Cardiovascular System, Endocrine System, and Homeostasis

Homeostasis is the state of equilibrium that is necessary for the functioning of a living organism. Several systems within the human body, such as the endocrine and the cardiovascular system, maintain it. These systems’ function is critical to survival, as disruptions to their ability to maintain this equilibrium can cause significant and life-threatening conditions. Blood pressure is an indicator of some of these conditions.

Endocrine glands serve as the body’s communication system, responding to the body’s internal and external conditions by releasing hormones. Hormones then travel through the bloodstream and bind with receptors for that hormone in cells that contain them, or target cells, and alter their activity (Belts et al., 2017). This sequence of events allows the body to regulate its physiological processes, maintaining homeostasis.

For instance, the pancreas, in addition to its function in digestion, secretes glucagon and insulin, hormones that are critical to the metabolism of glucose (Belts et al., 2017). If this function is disrupted at any point, the body cannot maintain homeostasis as glucose is crucial for energy exchange (Belts et al., 2017). One condition that can cause this disruption is diabetes mellitus, when insulin cannot be produced (type 1) or cells develop a resistance to insulin (type 2) (Belts et al., 2017; DeFronzo et al., 2015). Diabetes mellitus is a significant condition that requires near-constant observation and management.

The heart is critical for maintaining homeostasis by regulating the flow of blood to other organs. This supplies them with the nutrients necessary for their function while also removing waste products (Belts et al., 2017). Blood flow is also critical for maintaining healthy body temperature, delivering more blood to the usually colder extremities to cool down or restricting blood flow to preserve core temperature (Belts et al., 2017).

Furthermore, as different organs become more or less active in response to the body’s activity, such as eating or physical exercise, blood needs to be redirected to the tissues that require it (Belts et al., 2017). If blood flow is restricted and tissues are unable to receive nutrients or eliminate waste materials, which can happen due to trauma, exposure to cold, or infection, they can receive permanent damage and gangrene (Belts et al., 2017). Therefore, ensuring that sufficient blood flow is maintained is crucial, and any condition interfering with it needs to be resolved as quickly as possible.

Blood pressure is the force exerted on blood vessels’ walls by the blood flowing through them. Arterial blood pressure is the kind most commonly measured in clinical settings.

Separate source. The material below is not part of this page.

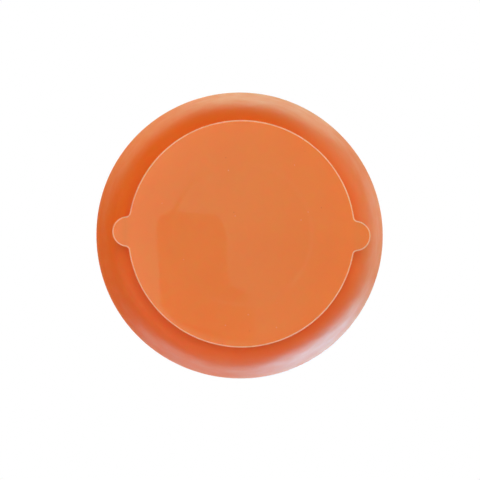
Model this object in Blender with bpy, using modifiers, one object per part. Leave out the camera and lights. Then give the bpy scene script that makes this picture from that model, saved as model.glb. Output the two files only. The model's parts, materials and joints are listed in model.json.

Blood pressure measurement Reprinted from Anatomy and Pathology
Figure 1. Blood pressure measurement Reprinted from Anatomy and Pathology (p. 907) by J. Belts et al, 2017. Houston, TX: OpenStax College.

Figure 1 illustrates how arterial blood pressure is measured with a sphygmomanometer. The illustration shows a normal pressure of 140 mm Hg systolic and 80 mm Hg asystolic. These measurements can change based on several blood-related factors. For example, cardiac output, the amount of blood flowing from the heart, has a direct effect on both the systolic and asystolic blood pressure (Belts et al., 2017). Graphically, an increase in cardiac output would mean that the overall graph is raised, with both its peaks and low points coinciding with a higher cuff pressure; conversely, a decrease would lower the graph.

Conclusion

Homeostasis is a state that is critical to the human body’s survival. Multiple systems contribute to its maintenance by responding to change in external or internal conditions. The endocrine and cardiovascular systems serve critical functions in supplying and regulating other organs’ function, and, therefore, are essential to maintaining homeostasis. If their function is disrupted or prevented, various dangerous and life-threatening conditions can develop that need to be treated.

References

Betts, J. G., DeSaix, P., Johnson, E., Korol, O., Kruse, D. H., Poe, B., … Wise, J. (2017). Anatomy and physiology. Houston, TX: OpenStax College.

DeFronzo, R. A., Ferrannini, E., Groop, L., Henry, R. R., Herman, W. H., Holst, J. J., … Weiss, R. (2015). Type 2 diabetes mellitus. Nature Reviews Disease Primers, 1(1). Web.